Task prompt
Transcribe only the lines from the line with "at_arris(side, along, under = 1)" through the line with "zip(*points))), Vector(map(max, zip(*points)))", exactly, counting both of those lines as part of the stretch.

※

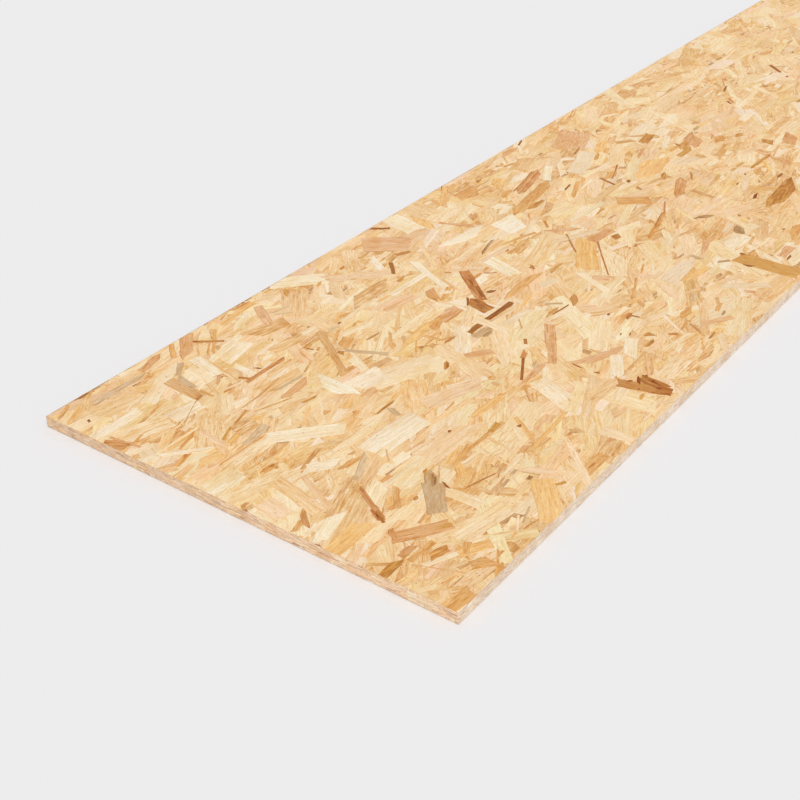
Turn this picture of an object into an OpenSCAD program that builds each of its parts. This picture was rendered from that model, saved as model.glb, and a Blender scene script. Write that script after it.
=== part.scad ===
// One panel of oriented strand board (OSB): flat strands of wood that were laid,
// pressed with resin into one hard sheet, and sawn square on all four sides.
// Millimetres. Y runs along the panel, as most strands of its faces do, X runs
// across it, and Z is up. The origin is on the underside, below the middle.

/* [Panel] */
// Length, along the strands of the faces
panel_length = 2500; // [600:10:3000]
// Width, half that of a full sheet
panel_width = 625; // [300:5:1250]
// Thickness of the pressed sheet
panel_thickness = 16; // [6:1:40]

/* [Sawn edges] */
// Width of the small bevel that handling rubs onto each arris
arris_wear = 0.3; // [0.1:0.1:1]

/* [Torn strands] */
// Length along the edge of a place where the saw tore a strand out of an arris
tear_length = 11; // [4:1:30]
// How far such a place reaches in from the edge
tear_reach = 3.5; // [1:0.5:10]
// Depth at the edge, about the thickness of one strand
tear_depth = 0.7; // [0.3:0.1:1.2]
// Distance between them along the underside, where the saw came out
tear_pitch = 340; // [100:10:600]
// Each number puts them in other places along the underside
tear_seed = 12; // [1:1:99]

/* [Hidden] */

// Where the upper arris of the near end is torn, as shares of the width from the left corner
near_tears = [0.534, 0.703];
// How much longer or shorter than tear_length a place on the underside is
tear_spread = [0.6, 1.3];
// How far it may lie from its even place, as a share of tear_pitch
tear_drift = 0.35;
// Depth left where a tear runs out, as a share of its depth at the edge
tear_shallow = 0.4;
// How far a cutting shape runs past the surface that it cuts
past = 1;

// The sides are counted from the near end, counterclockwise seen from above
sides = [0, 1, 2, 3];

// Length of one side of the panel
function side_length(side) = side % 2 == 0 ? panel_width : panel_length;

// Distance from the middle of the panel out to one side
function side_distance(side) = side_length(side + 1) / 2;

// A rectangle that stands on its own middle, with its corners worn off
module worn_rectangle(width, height) {
    half = width / 2;
    polygon([
        [-half + arris_wear, 0],
        [half - arris_wear, 0],
        [half, arris_wear],
        [half, height - arris_wear],
        [half - arris_wear, height],
        [-half + arris_wear, height],
        [-half, height - arris_wear],
        [-half, arris_wear],
    ]);
}

// The sawn sheet before any strand tears out: what its three outlines have in common
module sawn_sheet() {
    intersection() {
        rotate([90, 0, 0])
            linear_extrude(panel_length, center = true)
                worn_rectangle(panel_width, panel_thickness);
        rotate([90, 0, 90])
            linear_extrude(panel_width, center = true)
                worn_rectangle(panel_length, panel_thickness);
        linear_extrude(panel_thickness)
            translate([0, -panel_length / 2])
                worn_rectangle(panel_width, panel_length);
    }
}

// What a torn strand leaves at an arris that runs along X, with the panel beyond it
// towards +Y and its face at z = 0. The bottom slopes up to a splintered inner end.
module torn_strand(length) {
    slope = atan(tear_depth * (1 - tear_shallow) / tear_reach);
    translate([0, 0, -tear_depth])
        rotate([slope, 0, 0])
            linear_extrude(tear_depth + past)
                polygon([
                    [-length / 2, -past],
                    [length / 2, -past],
                    [length / 2, 0],
                    [length * 0.30, tear_reach * 0.45],
                    [length * 0.12, tear_reach * 0.35],
                    [length * -0.05, tear_reach],
                    [length * -0.22, tear_reach * 0.55],
                    [length * -0.40, tear_reach * 0.60],
                    [-length / 2, 0],
                ]);
}

// Puts a shape at an arris: of the upper face, or of the underside with under = 1
module at_arris(side, along, under = 0) {
    translate([0, 0, panel_thickness / 2])
        rotate([0, 0, 90 * side])
            mirror([0, 0, under])
                translate([along, -side_distance(side), panel_thickness / 2])
                    children();
}

// The torn places along the underside of one side
module torn_underside(side) {
    count = floor(side_length(side) / tear_pitch);
    drift = rands(-tear_drift, tear_drift, count, tear_seed + side);
    spread = rands(tear_spread[0], tear_spread[1], count, tear_seed * 2 + side);
    for (i = [0 : 1 : count - 1]) {
        along = (i - (count - 1) / 2 + drift[i]) * tear_pitch;
        at_arris(side, along, under = 1)
            torn_strand(tear_length * spread[i]);
    }
}

module osb_panel() {
    color([0.90, 0.74, 0.54])
        difference() {
            sawn_sheet();
            for (share = near_tears)
                at_arris(0, (share - 0.5) * panel_width)
                    torn_strand(tear_length);
            for (side = sides)
                torn_underside(side);
        }
}

osb_panel();
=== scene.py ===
import math

import bpy
import numpy as np
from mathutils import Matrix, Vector


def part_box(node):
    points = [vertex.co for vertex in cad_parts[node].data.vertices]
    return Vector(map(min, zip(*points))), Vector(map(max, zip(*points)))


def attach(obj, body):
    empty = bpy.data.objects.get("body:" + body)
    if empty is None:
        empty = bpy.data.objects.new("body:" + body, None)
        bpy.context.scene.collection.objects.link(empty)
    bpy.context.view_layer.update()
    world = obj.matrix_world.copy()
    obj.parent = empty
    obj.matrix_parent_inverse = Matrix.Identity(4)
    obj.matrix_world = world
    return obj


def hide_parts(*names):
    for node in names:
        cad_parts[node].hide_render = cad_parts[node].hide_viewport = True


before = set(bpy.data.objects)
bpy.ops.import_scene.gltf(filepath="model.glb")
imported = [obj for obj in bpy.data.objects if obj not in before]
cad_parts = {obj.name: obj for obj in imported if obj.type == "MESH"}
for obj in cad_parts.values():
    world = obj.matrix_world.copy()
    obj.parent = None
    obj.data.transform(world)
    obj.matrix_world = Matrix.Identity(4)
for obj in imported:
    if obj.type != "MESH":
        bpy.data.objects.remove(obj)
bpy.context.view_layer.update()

# The panel is laid out in millimetres and turned into metres where a mesh is made
mm = 0.001
lowCorner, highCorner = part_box("osb_panel")
halfWidth = highCorner.x / mm
halfLength = highCorner.y / mm
thickness = highCorner.z / mm
scene = bpy.context.scene
print("panel", round(2 * halfWidth), "x", round(2 * halfLength), "x", round(thickness, 1), "mm")


# Camera, at the photograph's own place and angle
cameraSet = {
    "place": (0.8785, -2.131, 0.949),  # metres from the middle of the underside
    "azimuth": 36.03,  # degrees round to the right of the long axis
    "elevation": 32.76,  # degrees above the horizon
    "lens": 60.66,  # mm
    "sensor": 36.0,  # mm
}


def placeCamera(s):
    data = bpy.data.cameras.new("camera")
    data.lens = s["lens"]
    data.sensor_width = s["sensor"]
    data.clip_start = 0.05
    data.clip_end = 60
    camera = bpy.data.objects.new("camera", data)
    scene.collection.objects.link(camera)
    a, e = math.radians(s["azimuth"]), math.radians(s["elevation"])
    back = Vector((math.sin(a) * math.cos(e), -math.cos(a) * math.cos(e), math.sin(e)))
    camera.location = s["place"]
    camera.rotation_mode = "QUATERNION"
    camera.rotation_quaternion = (-back).to_track_quat("-Z", "Y")
    scene.camera = camera


placeCamera(cameraSet)
scene.view_settings.view_transform = "Standard"
print("camera placed")


# Small helpers for node trees
def addNode(tree, kind, inputs=None, **settings):
    made = tree.nodes.new(kind)
    for name, value in settings.items():
        setattr(made, name, value)
    for name, value in (inputs or {}).items():
        if isinstance(value, bpy.types.NodeSocket):
            tree.links.new(value, made.inputs[name])
        else:
            made.inputs[name].default_value = value
    return made


def mixColours(tree, factor, first, second, blend="MIX"):
    inputs = {0: factor, 6: first, 7: second}
    return addNode(tree, "ShaderNodeMix", inputs, data_type="RGBA", blend_type=blend).outputs[2]


def doMath(tree, operation, first, second):
    return addNode(tree, "ShaderNodeMath", {0: first, 1: second}, operation=operation).outputs[0]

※

Problem solution
        at_arris(side, along, under = 1)
            torn_strand(tear_length * spread[i]);
    }
}

module osb_panel() {
    color([0.90, 0.74, 0.54])
        difference() {
            sawn_sheet();
            for (share = near_tears)
                at_arris(0, (share - 0.5) * panel_width)
                    torn_strand(tear_length);
            for (side = sides)
                torn_underside(side);
        }
}

osb_panel();
=== scene.py ===
import math

import bpy
import numpy as np
from mathutils import Matrix, Vector


def part_box(node):
    points = [vertex.co for vertex in cad_parts[node].data.vertices]
    return Vector(map(min, zip(*points))), Vector(map(max, zip(*points)))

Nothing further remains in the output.